• **Objective**:
Each line of the listing that contains the word "with" is to be copied.

• **Data records**:
— begin —

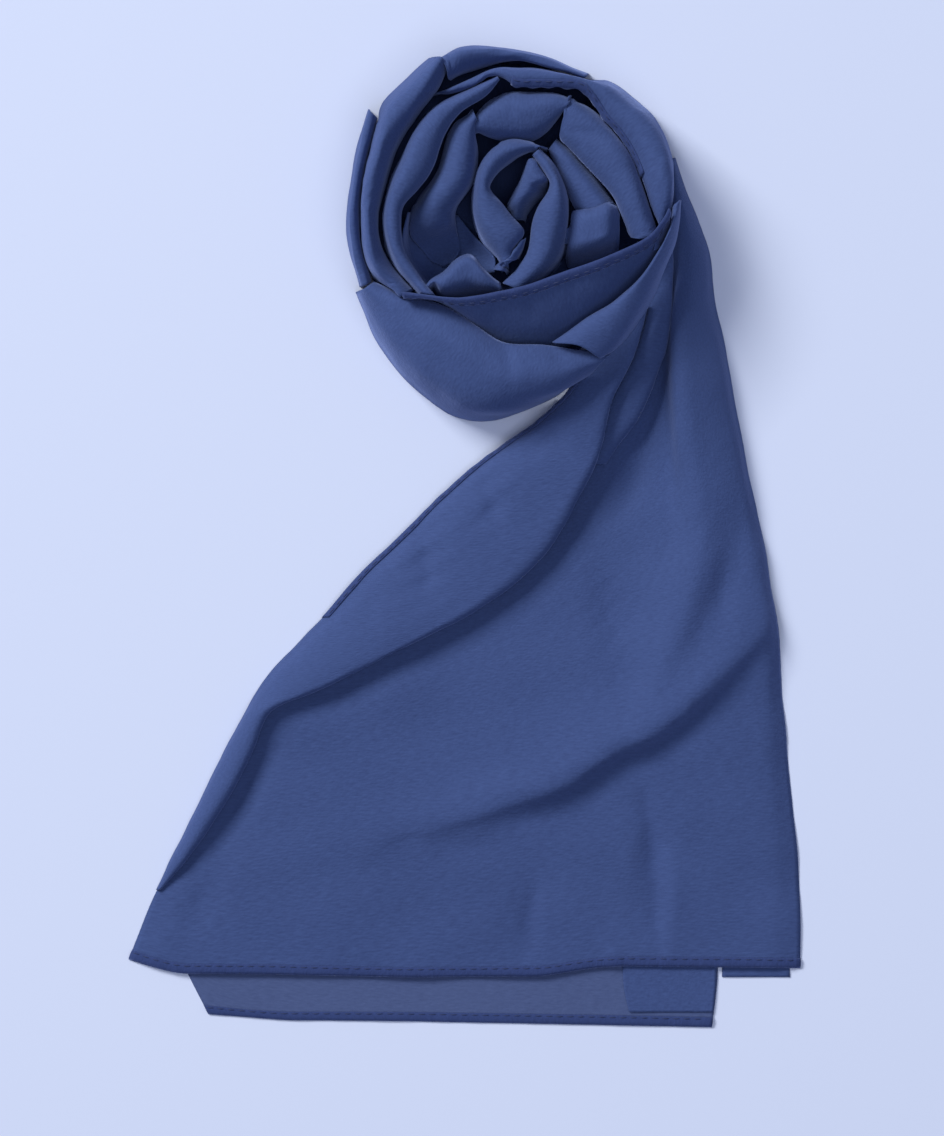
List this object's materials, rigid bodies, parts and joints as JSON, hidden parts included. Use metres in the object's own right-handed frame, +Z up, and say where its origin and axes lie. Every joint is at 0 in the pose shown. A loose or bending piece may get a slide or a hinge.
{
  "type": "georgette scarf",
  "caption": "Long sheer crepe scarf laid flat, one end wound into a rose and the rest fanned out as a hemmed, doubled tail.",
  "frame": {"origin": "on the surface it lies on, under the middle of the whole scarf's outline", "axes": "+Y from the tail's end hem towards the rose, +X to the right seen from above, +Z up from the surface"},
  "size_m": [0.3369, 0.4901, 0.0595],
  "materials": {
    "georgette": "matt crepe georgette, dusk blue",
    "georgette_layers": "stacked layers of the same georgette, deeper in tone",
    "hem": "narrow rolled and machine-stitched georgette hem"
  },
  "bodies": {
    "root": {"rose_core": "georgette_layers", "under_panel": "georgette", "turned_edge": "georgette", "tail_panel": "georgette", "tail_band": "georgette", "narrow_fold": "georgette", "front_band": "georgette", "front_wrap": "georgette", "outer_wrap": "georgette", "second_wrap": "georgette", "hemmed_wrap": "georgette", "back_wrap": "georgette", "crown_wrap": "georgette", "inner_wrap_top": "georgette", "inner_wrap_left": "georgette", "basin": "georgette", "lower_petal": "georgette", "bud_ring": "georgette", "bud_right": "georgette", "bud_fold": "georgette", "bud_lower": "georgette", "right_petal": "georgette", "inner_petal": "georgette", "cheek_petal": "georgette", "twist": "georgette", "end_hem": "hem", "under_hem": "hem", "side_hem": "hem", "front_hem": "hem", "crown_hem": "hem"}
  },
  "joints": []
}
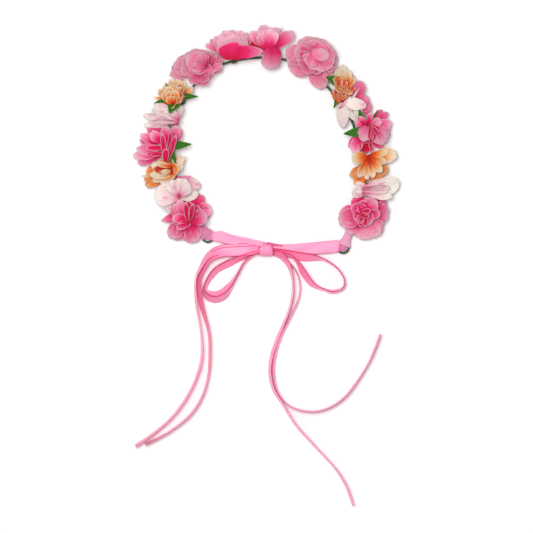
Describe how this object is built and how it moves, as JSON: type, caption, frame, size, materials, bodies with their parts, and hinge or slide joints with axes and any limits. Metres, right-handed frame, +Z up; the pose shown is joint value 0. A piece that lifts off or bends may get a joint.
{
  "type": "flower crown",
  "caption": "Wire headband of fabric flowers, open at the back, where a satin ribbon bow ties the two end eyelets together.",
  "frame": {"origin": "middle of the head opening, at the height of the table that the crown lies on", "axes": "+X to the wearer's right side of the ring as it is seen from above, along the crown's longest side; +Y to the front of the crown, away from the bow; +Z up, along the axis of the head opening"},
  "size_m": [0.2628, 0.4812, 0.0421],
  "materials": {
    "steel_wire": "satin",
    "floral_tape": "matte",
    "neck_ribbon": "matte",
    "satin_ribbon": "satin",
    "pink_petals": "matte",
    "blush_petals": "matte",
    "peach_petals": "matte",
    "deep_pink_heart": "matte",
    "pale_pink_heart": "matte",
    "orange_heart": "matte",
    "leaf_green": "matte"
  },
  "bodies": {
    "crown": {"core_wire": "steel_wire", "floral_tape": "floral_tape", "stem_bindings": "floral_tape", "left_eyelet": "floral_tape", "right_eyelet": "floral_tape", "left_neck_wrap": "neck_ribbon", "right_neck_wrap": "neck_ribbon", "left_band_upper": "satin_ribbon", "left_band_lower": "satin_ribbon", "right_band_upper": "satin_ribbon", "right_band_lower": "satin_ribbon", "azalea_left_petals": "pink_petals", "blush_left_low_petals": "blush_petals", "peach_left_low_petals": "peach_petals", "lily_left_petals": "pink_petals", "blush_left_high_petals": "blush_petals", "carnation_left_petals": "peach_petals", "rose_left_petals": "pink_petals", "peony_top_left_petals": "pink_petals", "peony_top_right_petals": "pink_petals", "rose_right_petals": "pink_petals", "carnation_right_petals": "peach_petals", "lily_right_petals": "blush_petals", "azalea_right_high_petals": "pink_petals", "peach_right_petals": "peach_petals", "blush_right_petals": "blush_petals", "azalea_right_low_petals": "pink_petals", "azalea_left_heart": "deep_pink_heart", "peach_left_low_heart": "orange_heart", "rose_left_heart": "pale_pink_heart", "rose_right_heart": "pale_pink_heart", "carnation_right_heart": "orange_heart", "azalea_right_high_heart": "deep_pink_heart", "peach_right_heart": "orange_heart", "azalea_right_low_heart": "deep_pink_heart", "azalea_left_calyx": "leaf_green", "blush_left_low_calyx": "leaf_green", "peach_left_low_calyx": "leaf_green", "lily_left_calyx": "leaf_green", "blush_left_high_calyx": "leaf_green", "carnation_left_calyx": "leaf_green", "rose_left_calyx": "leaf_green", "peony_top_left_calyx": "leaf_green", "peony_top_right_calyx": "leaf_green", "rose_right_calyx": "leaf_green", "carnation_right_calyx": "leaf_green", "lily_right_calyx": "leaf_green", "azalea_right_high_calyx": "leaf_green", "peach_right_calyx": "leaf_green", "blush_right_calyx": "leaf_green", "azalea_right_low_calyx": "leaf_green"},
    "bow": {"bow_knot": "satin_ribbon", "left_loop_outer": "satin_ribbon", "left_loop_inner": "satin_ribbon", "right_loop_outer": "satin_ribbon", "right_loop_inner": "satin_ribbon", "left_tail_outer": "satin_ribbon", "left_tail_inner": "satin_ribbon", "right_tail_short": "satin_ribbon", "right_tail_long": "satin_ribbon"}
  },
  "joints": [
    {"name": "bow_swing", "type": "hinge", "parent": "crown", "child": "bow", "pos_m": [-0.059, -0.0865, 0.0051], "axis": [0.9967, -0.0812, 0], "range_deg": [-90, 90]}
  ]
}
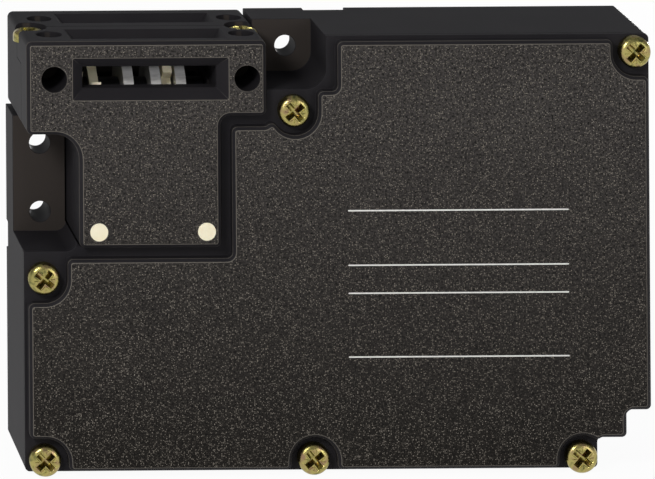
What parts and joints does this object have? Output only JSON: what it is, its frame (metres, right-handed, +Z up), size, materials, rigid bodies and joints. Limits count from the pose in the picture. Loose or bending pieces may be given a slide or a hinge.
{
  "type": "tongue interlock switch",
  "caption": "Flat guard-lock switch: black moulded housing with screwed cover and lugs, T-shaped head with tongue slots, cam wheel, solenoid lock bolt and contact blocks.",
  "frame": {"origin": "centre of the flat rear face", "axes": "+X along the long side to the right seen from the front, +Y into the surface that carries the switch, +Z up; the front looks towards -Y"},
  "size_m": [0.1304, 0.03, 0.0907],
  "materials": {
    "black_plastic": "grained glass-filled moulding",
    "dark_plastic": "moulded",
    "ivory_plastic": "moulded acetal",
    "gasket_rubber": "moulded",
    "yellow_zinc": "yellow passivated zinc plating",
    "bright_steel": "ground",
    "spring_steel": "drawn wire",
    "copper": "enamelled wire",
    "contact_brass": "silver-tipped strip"
  },
  "bodies": {
    "switch_body": {"housing": "black_plastic", "cover": "black_plastic", "cover_gasket": "gasket_rubber", "cover_screws": "yellow_zinc", "head_front_shell": "black_plastic", "head_rear_shell": "black_plastic", "head_screws": "yellow_zinc", "head_dowels": "ivory_plastic", "cam_axle": "bright_steel", "solenoid_yoke": "bright_steel", "fixed_core": "bright_steel", "coil_bobbin": "dark_plastic", "coil_winding": "copper", "coil_terminal_base": "dark_plastic", "coil_terminal_screws": "bright_steel", "tongue_contact_base": "dark_plastic", "tongue_fixed_contacts": "contact_brass", "tongue_terminal_screws": "bright_steel", "lock_contact_base": "dark_plastic", "lock_fixed_contacts": "contact_brass", "lock_terminal_screws": "bright_steel"},
    "cam_wheel": {"cam_hub": "dark_plastic", "lock_disc": "bright_steel", "coding_discs": "bright_steel", "driver_disc": "ivory_plastic", "actuating_cam": "ivory_plastic"},
    "plunger": {"plunger": "ivory_plastic", "plunger_spring": "spring_steel", "tongue_contact_carrier": "ivory_plastic", "tongue_contact_bridges": "contact_brass", "tongue_contact_springs": "spring_steel"},
    "lock": {"lock_bolt": "bright_steel", "bolt_spring": "spring_steel", "push_rod": "bright_steel", "armature": "bright_steel", "lock_bar": "bright_steel", "lock_contact_carrier": "ivory_plastic", "lock_contact_bridges": "contact_brass", "lock_contact_springs": "spring_steel"}
  },
  "joints": [
    {"name": "cam_turn", "type": "hinge", "parent": "switch_body", "child": "cam_wheel", "pos_m": [-0.0388, -0.015, 0.0294], "axis": [-1, 0, 0], "range_deg": [0, 55]},
    {"name": "plunger_slide", "type": "slide", "parent": "switch_body", "child": "plunger", "axis": [0, 0, -1], "range_m": [0, 0.004], "stiffness_N_per_m": 100, "springref_m": -0.002, "deforming": ["plunger_spring"]},
    {"name": "lock_slide", "type": "slide", "parent": "switch_body", "child": "lock", "axis": [0, 0, 1], "range_m": [0, 0.0024], "stiffness_N_per_m": 600, "springref_m": -0.003, "deforming": ["bolt_spring"]}
  ],
  "couplings": [
    {"joint": "cam_turn", "follows": "plunger_slide", "rad_per_m": 239.9}
  ]
}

— end —

• **Answer in full**:
Describe how this object is built and how it moves, as JSON: type, caption, frame, size, materials, bodies with their parts, and hinge or slide joints with axes and any limits. Metres, right-handed frame, +Z up; the pose shown is joint value 0. A piece that lifts off or bends may get a joint.
  "caption": "Flat guard-lock switch: black moulded housing with screwed cover and lugs, T-shaped head with tongue slots, cam wheel, solenoid lock bolt and contact blocks.",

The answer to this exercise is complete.